» **Goal**
Repeat the whole of the data, keeping every detail the same.

» **Data excerpt**
-------
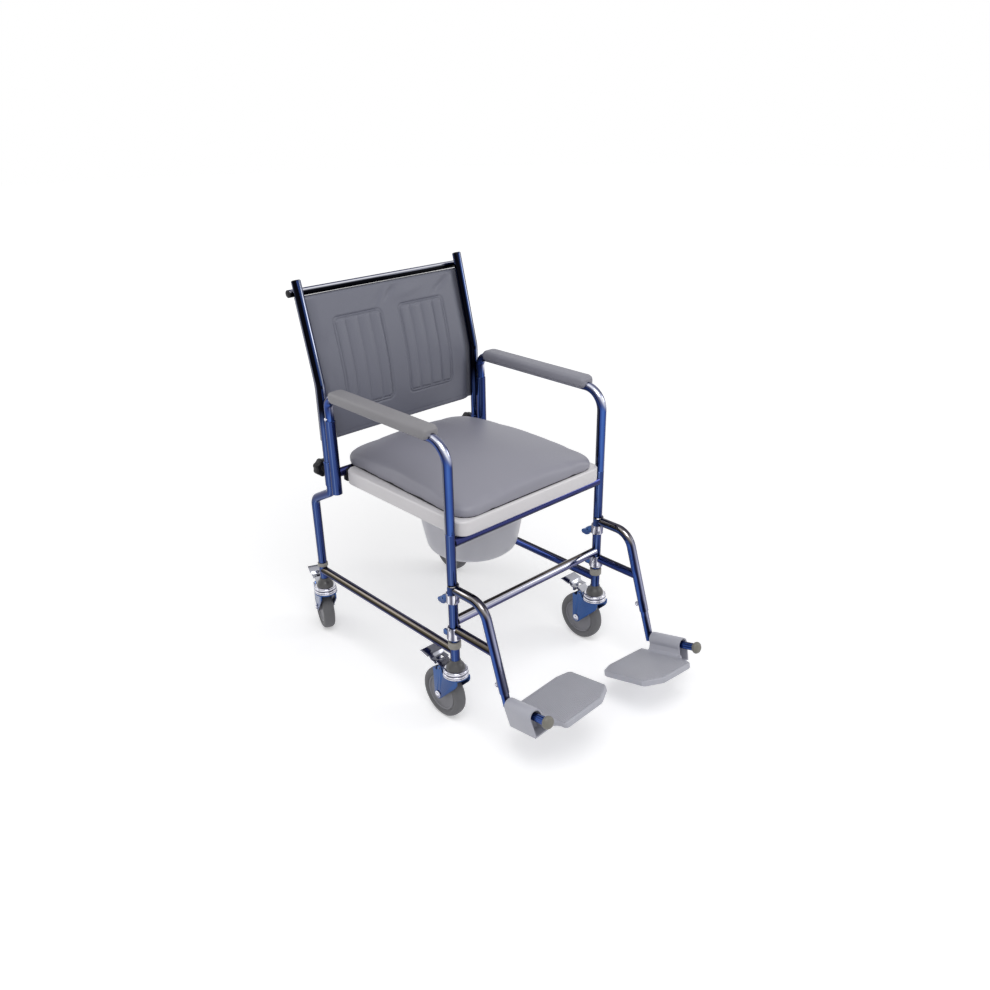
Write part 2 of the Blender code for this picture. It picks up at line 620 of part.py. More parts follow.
def arm_pad(side, x):
    """Moulded armrest with the groove that clips over the tube."""
    low = ARM_Z - PAD_DROP
    middle = low + PAD_HEIGHT / 2
    front = FRONT_Y + PAD_FRONT
    rear = RECEIVER_Y - PAD_REAR
    bm = bmesh.new()
    rings = []
    stations = [(front, 0.55), (front + 0.25 * PAD_END, 0.80), (front + PAD_END, 1.0),
                (rear - PAD_END, 1.0), (rear - 0.25 * PAD_END, 0.86), (rear, 0.66)]
    for y, share in stations:
        ring = []
        for index in range(PAD_ROUND):
            angle = 2 * pi * (index + 0.5) / PAD_ROUND
            wide = copysign(abs(cos(angle)) ** PAD_SQUARENESS, cos(angle))
            high = copysign(abs(sin(angle)) ** PAD_SQUARENESS, sin(angle))
            half_height = PAD_HEIGHT / 2 * (share + (1 - share) * 0.45)
            ring.append(bm.verts.new((x + PAD_HALF_WIDTH * share * wide, y, middle + half_height * high)))
        rings.append(ring)
    for first, second in zip(rings, rings[1:]):
        for index in range(PAD_ROUND):
            after = (index + 1) % PAD_ROUND
            bm.faces.new((first[index], second[index], second[after], first[after]))
    bm.faces.new(rings[0])
    bm.faces.new(reversed(rings[-1]))
    groove = bar(arm_path(x, ARM_JOINT_Z), TUBE_R + GAP)
    return cut(finished(bm), groove)


def build_arms():
    for side, sign in SIDES.items():
        x = sign * HALF_WIDTH
        tube = bar(arm_path(x, ARM_JOINT_Z + GAP), TUBE_R)
        spigot = rod((x, FRONT_Y, ARM_JOINT_Z - SPIGOT_LENGTH), (x, FRONT_Y, ARM_JOINT_Z + TUBE_R), SPIGOT_R)
        button_z = RECEIVER_TOP_Z + BUTTON_R + GAP
        face = x + sign * (TUBE_R + BUTTON_PROUD)
        hole = rod((x, RECEIVER_Y, button_z), (x + sign * 2 * TUBE_R, RECEIVER_Y, button_z), BUTTON_R + GAP)
        add_piece(f"arm_tube_{side}", cut(joined(tube, spigot), hole), CHROME)
        add_piece(f"arm_pad_{side}", arm_pad(side, x), ARM_FOAM, smooth_under=50)
        root = x + sign * (TUBE_R - BUTTON_GRIP)
        button = rod((root, RECEIVER_Y, button_z), (face, RECEIVER_Y, button_z), BUTTON_R)
        add_piece(f"snap_button_{side}", button, ZINC)


# Leg rests

def raked(z):
    """Point on the hanger's raked axis at a height, in the plane of the legs."""
    knee_y = FRONT_Y - HANGER_KNEE
    return Vector((0, knee_y - (HANGER_TOP_Z - z) * tan(radians(HANGER_RAKE)), z))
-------
» **Completed exercise**
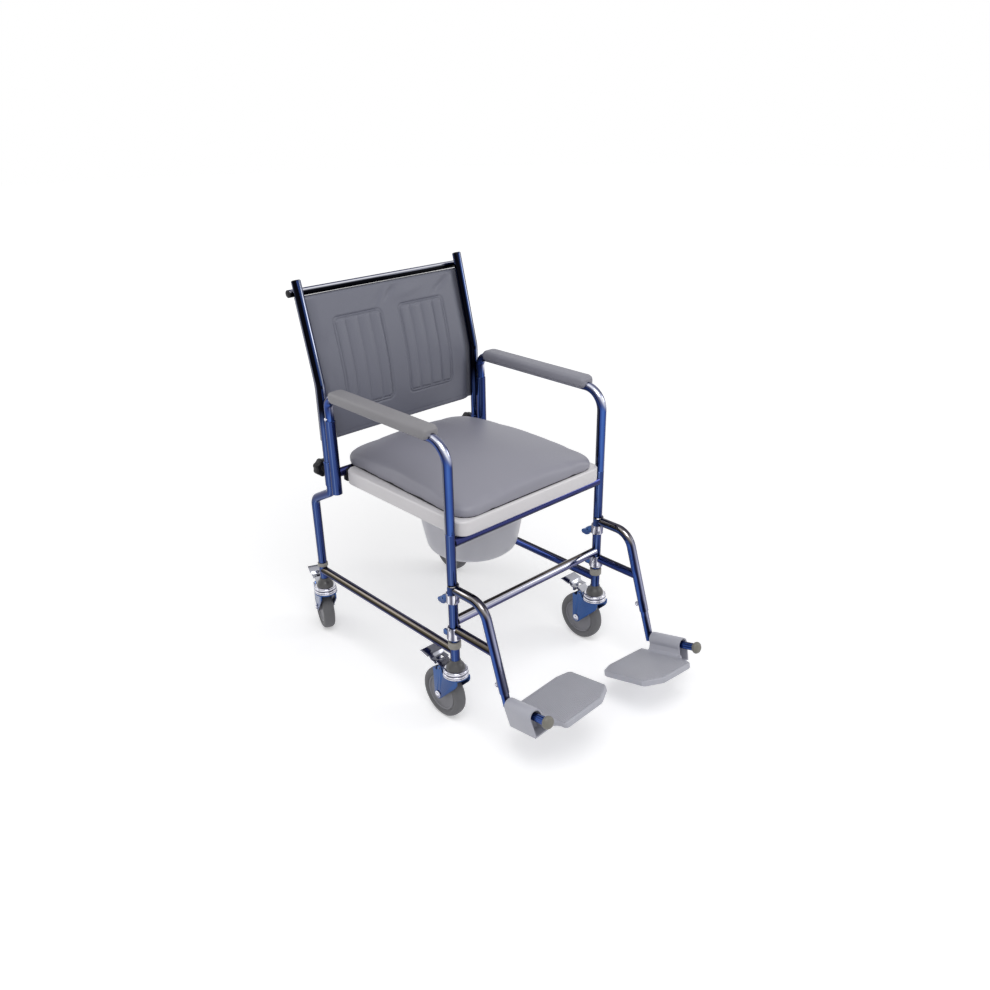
Write part 2 of the Blender code for this picture. It picks up at line 620 of part.py. More parts follow.
def arm_pad(side, x):
    """Moulded armrest with the groove that clips over the tube."""
    low = ARM_Z - PAD_DROP
    middle = low + PAD_HEIGHT / 2
    front = FRONT_Y + PAD_FRONT
    rear = RECEIVER_Y - PAD_REAR
    bm = bmesh.new()
    rings = []
    stations = [(front, 0.55), (front + 0.25 * PAD_END, 0.80), (front + PAD_END, 1.0),
                (rear - PAD_END, 1.0), (rear - 0.25 * PAD_END, 0.86), (rear, 0.66)]
    for y, share in stations:
        ring = []
        for index in range(PAD_ROUND):
            angle = 2 * pi * (index + 0.5) / PAD_ROUND
            wide = copysign(abs(cos(angle)) ** PAD_SQUARENESS, cos(angle))
            high = copysign(abs(sin(angle)) ** PAD_SQUARENESS, sin(angle))
            half_height = PAD_HEIGHT / 2 * (share + (1 - share) * 0.45)
            ring.append(bm.verts.new((x + PAD_HALF_WIDTH * share * wide, y, middle + half_height * high)))
        rings.append(ring)
    for first, second in zip(rings, rings[1:]):
        for index in range(PAD_ROUND):
            after = (index + 1) % PAD_ROUND
            bm.faces.new((first[index], second[index], second[after], first[after]))
    bm.faces.new(rings[0])
    bm.faces.new(reversed(rings[-1]))
    groove = bar(arm_path(x, ARM_JOINT_Z), TUBE_R + GAP)
    return cut(finished(bm), groove)


def build_arms():
    for side, sign in SIDES.items():
        x = sign * HALF_WIDTH
        tube = bar(arm_path(x, ARM_JOINT_Z + GAP), TUBE_R)
        spigot = rod((x, FRONT_Y, ARM_JOINT_Z - SPIGOT_LENGTH), (x, FRONT_Y, ARM_JOINT_Z + TUBE_R), SPIGOT_R)
        button_z = RECEIVER_TOP_Z + BUTTON_R + GAP
        face = x + sign * (TUBE_R + BUTTON_PROUD)
        hole = rod((x, RECEIVER_Y, button_z), (x + sign * 2 * TUBE_R, RECEIVER_Y, button_z), BUTTON_R + GAP)
        add_piece(f"arm_tube_{side}", cut(joined(tube, spigot), hole), CHROME)
        add_piece(f"arm_pad_{side}", arm_pad(side, x), ARM_FOAM, smooth_under=50)
        root = x + sign * (TUBE_R - BUTTON_GRIP)
        button = rod((root, RECEIVER_Y, button_z), (face, RECEIVER_Y, button_z), BUTTON_R)
        add_piece(f"snap_button_{side}", button, ZINC)


# Leg rests

def raked(z):
    """Point on the hanger's raked axis at a height, in the plane of the legs."""
    knee_y = FRONT_Y - HANGER_KNEE
    return Vector((0, knee_y - (HANGER_TOP_Z - z) * tan(radians(HANGER_RAKE)), z))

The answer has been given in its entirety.